Legend of the Lost, 1957 (Grade C-)

Director: Henry Hathaway
Any Awards?  none that I know of--it isn't that kind of movie--ie one that would win an awayd
Cast:  John Wayne; Sophia Loren; Rossano Brazzi; Kurt Kasznar; Sonia Moser; Angela Portaluri; Ibrahim El Hadish

PLOT: good/religions man (Brazzi) need a guide (Wayne) to take him into the Sahara Desert to locate the treasure that his father told him was there. A lost woman (Lorn) returns to virtuous ways under Brazzi's tutelage an joins them on the quest in the desert.  After many adventures Brazzi finds the treasure but also learns his father was not the hero he had thought he was-- this drive Brazzi crazy--throws Loren into Wayne's arms--and things get desperate as there three try and find there way out of the desert.

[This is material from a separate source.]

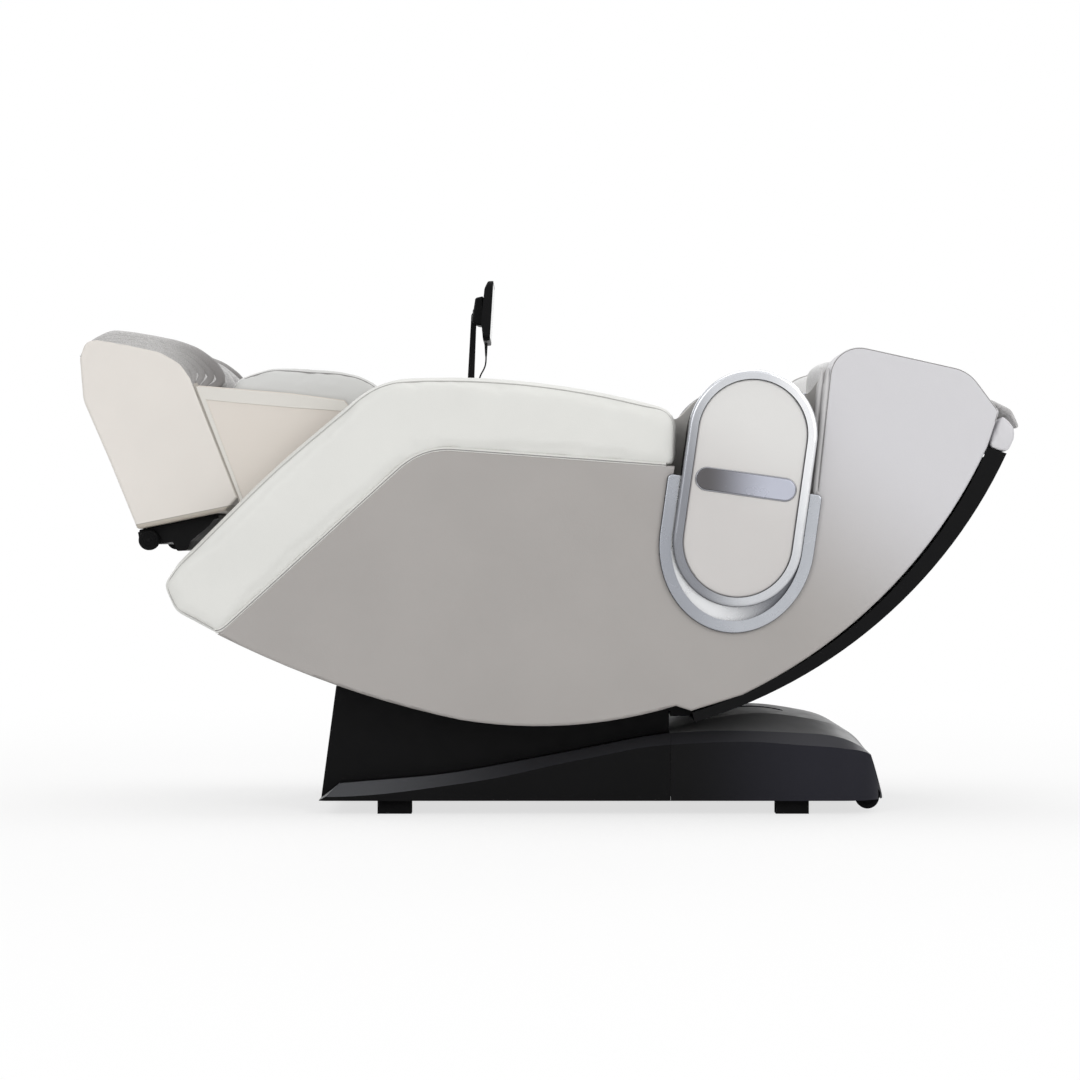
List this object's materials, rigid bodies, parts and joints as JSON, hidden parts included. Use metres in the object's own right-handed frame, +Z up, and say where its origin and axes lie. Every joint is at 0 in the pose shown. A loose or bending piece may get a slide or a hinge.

sez says: Color Cinematography by Jack Cardiff makes this a watchable film-- he was amazing. And the Ben Hecht Scree play added a little oomph..but John aye is John Wayne in the American SW or on the Sahara, so itis no wonder that some classify this as a WESTERN, even though it was filmed in Libya. And all of them stayed might tidy and clean for having spent so much time in the desert...white shirt are still white even after weeks wondering in the dust.   Wayne had a trust mule named Janet--that was--well, very John Wayneish 


mjc says: as you watch it close your eyes.  John Wayne's voice and Sophia Loren's Italian accent will fill your visions of the Dukes every gesture and Sophia's full lips -- on second though forget the movie and just stick with your imagination

Saturday, November 6, 2010

A Star Is Born, 1958, (Grade C-)

Director: George Cukor
Any Awards?  Yes, Lots of them Academy Awards; Golden Globes, BAFTAs --and multiple AFI top 100 lists 
CAST:  Judy Garland; James Mason; Jack Carson; Charles Bickford; Tommy Noonan; Lucy Marlow; Amanda Blake; Irving Bacon; Hazel Shermet. 

STORY (SPOILER ALERT) -- hard working singer has come along way--(having made it to being the lead singer with an orchestra), following her muse but she hasn't made it yet (her dream is to be a singer, record a record and get played on the radio) She is 'discovered' by a big-name drunken actor who says her dreams are too small.  She follows his lead--which include a few travails that result from his drinking-- and eventually becomes a BIG STAR. He agrees to quite drinking if she will marry him--and so they get hitched.  But his career falters.  He returns to drinking when he is accused of sponging off his wife.  She decides to give up her career to nurse him--he can't have that and commits suicide.  She is distraught and is going to give up everything until a buddy comes along and says she is doing her dead husband's memory wrong if she doesn't use the talent that he discovered.  So she goes back to work.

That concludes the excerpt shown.